Route to lower drug prices is price transparency and drug manufacturer accountability
By Laura Marston and Yvanna Cancela
Pharmaceutical company Eli Lilly, one of three insulin manufacturers in the United States, recently submitted an op-ed to The Nevada Independent entitled, “Better Route to Lower Drug Prices.” Written by Bill Reid, a Lilly public affairs executive from Indianapolis, the piece argues against the enforcement of state laws, such as Nevada’s 2017 Insulin Price Transparency Law, which requires greater drug price transparency and accountability for essential diabetes drugs.

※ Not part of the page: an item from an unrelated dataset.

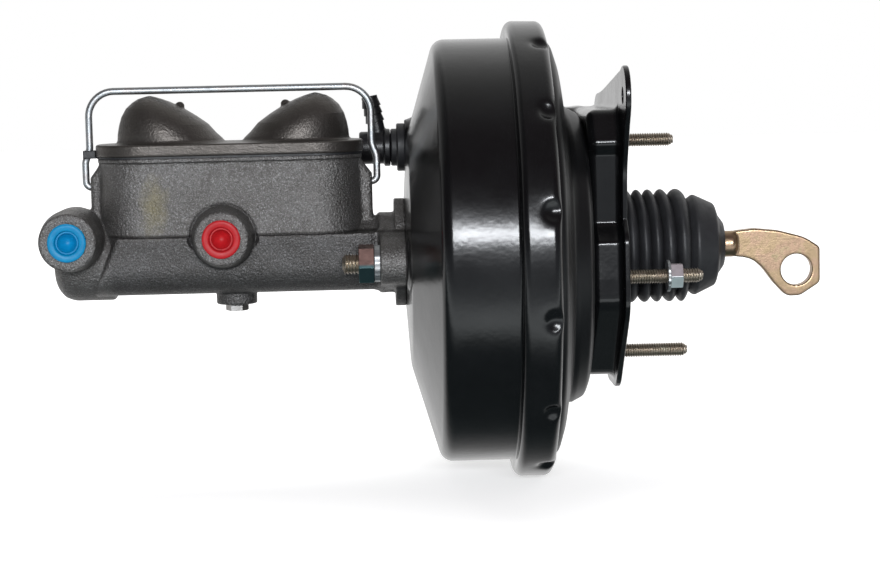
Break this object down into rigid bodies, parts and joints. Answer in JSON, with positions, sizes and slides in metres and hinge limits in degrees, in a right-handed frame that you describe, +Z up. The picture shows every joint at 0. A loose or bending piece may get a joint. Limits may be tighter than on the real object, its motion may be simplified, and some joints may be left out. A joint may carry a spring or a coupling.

Mr. Reid’s op-ed instead suggests that life-saving drugs such as insulin should be priced at what the market will bear, and insured patients should receive “insulin rebates” while the uninsured and those in the “Medicare Donut Hole,” who pay more than $300 per vial of insulin (approximately a 1.5 week supply), are relegated to seeking financial assistance, rationing their medicine or in worst case scenarios dying from lack of the life-saving hormone.
Mr. Reid lauded Eli Lilly for complying with new federal regulations requiring drug manufacturers to place drug list prices in television advertisements. Reid argued that this is sufficient transparency for patients who rely on Lilly’s products such as Humalog insulin to survive. Mr. Reid then not-so-subtly threatens that any further transparency for patients will prevent “patients’ access[ing] needed medicines” or “impact discovery of new life-saving medicines,” a common PhRMA refrain that has been publicly and flatly rejected by former Lilly executive and current HHS Secretary Alex Azar.
Nevadans, however, need not rely on the selective transparency of PhRMA when it comes to essential diabetes drugs. In 2017, the Legislature passed SB539, the Insulin Price Transparency Act, with a bipartisan vote. Then-Republican Gov. Brian Sandoval signed the Act into law, and PhRMA, on behalf of Eli Lilly and others, sued the state of Nevada to keep hidden its pricing information. The suit was ultimately dropped, and Nevada HHS has now compiled the 2017 and 2018 reports for Nevada’s spending on essential diabetes drugs.
The 2018 report was released on May 31, the same day Reid’s op-ed was published. These reports show that diabetes drugs on average earn $1.58 in profit for every $1 spent on combined production and administrative costs. In fact, 69 percent of diabetes drugs earned profits greater than the combined cost of production and administrative expenditures. One reason given by the drug manufacturers for the exponential profits and huge price increases for diabetes drugs? The price increases were “required” — to increase company profits.
A recent study published in the Journal of the American Medical Association underscores that even greater drug price transparency is necessary to decipher huge price increases on brand-name prescription drugs, such as those made at Eli Lilly. The study mapped out the drug prices for 132 of the top-selling brand-name prescription drugs in the United States over a six-year period from 2012 through 2017. Eli Lilly’s insulins, Humulin (approved by the FDA in 1982) and Humalog (1996), more than doubled in price during that time and reflected some of the largest increases of all the drug prices examined. The study’s authors conclude that biannual price increases on decades-old drugs warrant greater transparency into how prescription drugs, like insulin, are priced.
Pricing life-saving medications at unaffordable prices is unacceptable. Nevada is leading the way in the fight against unaffordable drug prices on behalf of all Nevadans. During the 2019 session, the Legislature passed: legislation to ensure Nevadans with pre-existing conditions can obtain health insurance coverage, a drug transparency law for asthma medications and Gov. Sisolak’s visionary Nevada Patient Protection Commission.
Mr. Reid argues that Nevadans should ignore the price increases and focus on the “net prices” of Lilly’s drugs — not the price paid by patients, or even the list price set by Eli Lilly alone, but the “net price” which only indicates how much money Lilly makes on a certain transaction. According to Lilly, its “net price” for Humalog insulin has decreased 8 percent in the past five years, leading the reader to assume that Lilly’s Humalog profits have decreased. In fact, according to Lilly’s SEC filings, over the 23 years Humalog has been on the market, the annual revenues for this one insulin have skyrocketed from $129.6 million in 1999 to $2.991 billion in 2018. During that same time, the price for one vial of Humalog insulin increased from $23 to $274.70, and Eli Lilly’s share price soared from $31 to $117.
Nevadans have been “paying the price” for these continual price increases, and 25 percent of insulin-dependent Americans have rationed insulin in the past year, which often leads to diabetic ketoacidosis, kidney failure, blindness, amputations, and even death. Recognizing state legislators’ duty to pass laws for the health and well-being of their constituents, Nevadans know the true “route to lower drug prices” is through ever-increasing price transparency for patients and drug manufacturer accountability for their inexplicable price increases, up to and including price caps on what drug manufacturers like Eli Lilly can charge for insulin and other life-saving prescriptions.
Laura Martson is an attorney, activist and type 1 diabetes patient. Sen. Yvanna Cancela is a state lawmaker.